Au Kenya, malheureusement, on entre aujourd’hui en politique pour faire de l’argent et non pour changer la vie. Le pays reste l’un des plus corrompus au monde et les parlementaires sont parmi les mieux payés de la planète. Les Kényans voient la politique comme un monde de peur et de suspicion. Résultat : aux niveaux local et national, le système repose sur le clientélisme. Les électeurs votent non pas pour des idées, mais pour des politiques dont ils souhaitent qu’ils protègent leurs intérêts contre ceux des autres. Une fois au pouvoir, vous remerciez ceux qui vous ont élu. Et c’est tout.

Vous dites que cette crise « atteint la nation dans ses fondements ». Pourquoi ?

Ces élections l’ont démontré : le Kenya, aujourd’hui, est un pays incroyablement et tragiquement divisé. Le 26 octobre, une large partie de la population, peut-être la moitié, n’est pas allée voter. Ce Kenya-là ne se sent pas représenté par l’Etat. Il voit le gouvernement non pas comme un serviteur mais comme une menace, une force dangereuse, corrompue, absolument pas fiable.

Si on regarde la réalité en face, il n’y a guère que les classes moyennes à Nairobi qui se sentent réellement « kényanes ». Elles seules épousent les principes démocratiques mis en avant par la Constitution et font preuve d’un réel patriotisme. Mais elles sont terriblement isolées. Il suffit d’aller dans les marges du pays pour s’en rendre compte : dans les régions éloignées, déshéritées et négligées du Nord-Est somali ou du Turkana, sur la côte musulmane ou sur les terres des Luo dans l’ouest, on ne se sent pas kényan. Et on n’est pas ou peu allé voter le 26 octobre.

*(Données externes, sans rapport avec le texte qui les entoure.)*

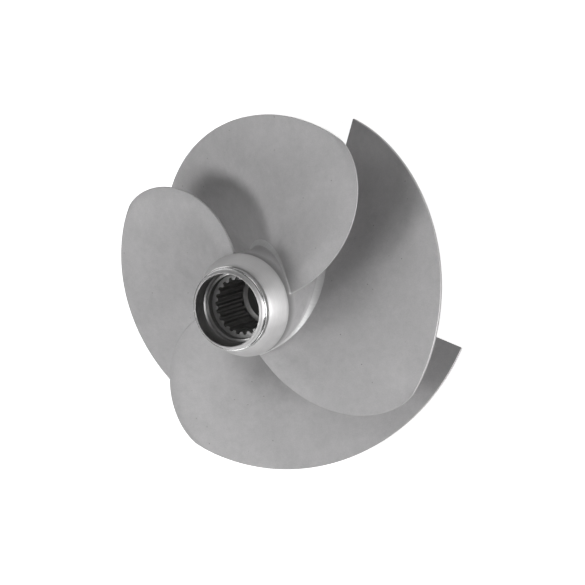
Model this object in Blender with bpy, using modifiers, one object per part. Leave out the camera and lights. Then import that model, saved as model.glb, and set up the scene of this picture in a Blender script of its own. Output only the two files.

Plus d’un demi-siècle après l’indépendance, les tensions entre les nombreuses communautés du pays sont toujours aussi fortes. Comment l’expliquez-vous ?

Pour comprendre, il faut revenir en arrière. Sous le gouvernement du premier président du pays, Jomo Kenyatta [père d’Uhuru Kenyatta], entre 1963 et 1978, le pouvoir était tenu d’une main de fer par l’élite kikuyu. Mais le « père de la nation » souhaitait malgré tout créer un consensus politique national et évitait de recourir aux violences ethniques. Tout le contraire de son successeur, Daniel arap Moi, au pouvoir de 1978 à 2002.

Afin de se maintenir au pouvoir, Daniel arap Moi a ethnicisé à l’extrême la vie politique kényane. A partir du début des années 1990 et la fin de la guerre froide, cet autocrate a dû laisser un peu d’espace démocratique et accepter d’organiser des premières élections multipartites. Afin de remporter les scrutins de 1992 et 1997, il a décidé de chasser ses rivaux du Rift, sa terre natale, en envoyant ses milices à l’assaut des opposants de la région. Le tout a provoqué un terrible nettoyage ethnique pendant une décennie, avec des milliers de morts et des centaines de milliers de déplacés.

Plus grave encore : cette politique destructrice a monté les communautés kényanes les unes contre les autres et fragmenté la vie politique nationale en groupes ethniques. Chacun s’est replié sur sa tribu pour se défendre contre un Etat dangereux et meurtrier. Le Kenya n’a jamais réussi à se remettre cette ère de terreur et de violence, les responsables de ces crimes n’ont jamais été jugés ou punis, les victimes n’ont jamais été compensées. Et le Kenya vit encore dans l’ombre de cette sinistre dictature.

Le Kenya est toujours présenté comme un îlot de stabilité dans une région est-africaine en proie à la guerre et à la violence. Est-ce un mythe ?

Tout à fait. Contrairement au cliché survendu par les alliés américain et européens de Nairobi, la violence fait partie de l’ADN politique du Kenya. On fait semblant de le redécouvrir à chaque élection. Mais cela remonte à bien plus loin, et d’abord à la colonisation britannique, qui a été d’une violence effroyable, qui a militarisé l’administration et qui fut responsable de crimes de masse dans les années 1950 lors de l’insurrection des Mau Mau [qui aurait fait entre 150 000 et 300 000 morts].

Mais après l’indépendance, la violence n’a pas disparu. Au contraire : la liste des atrocités commises au Kenya depuis 1963 est interminable. On pourrait citer la sanglante mais oubliée guerre des Shifta [1963-1967] contre les sécessionnistes somali ; l’assassinat de nombreux leaders politiques ; la torture de milliers d’opposants sous Daniel arap Moi ; le meurtre, depuis l’attentat du Westgate, en 2013, de leaders musulmans soupçonnés de proximité avec les chabab ; le grand nettoyage ethnique du Rift, dont je vous ai déjà parlé ; et bien sûr, les violences post-électorales de 2007-2008, qui firent près de 1 200 morts et 600 000 déplacés. Il faut se rendre à l’évidence : le Kenya est un pays de violence. Et il est grand temps de reconsidérer radicalement notre vision de ce pays.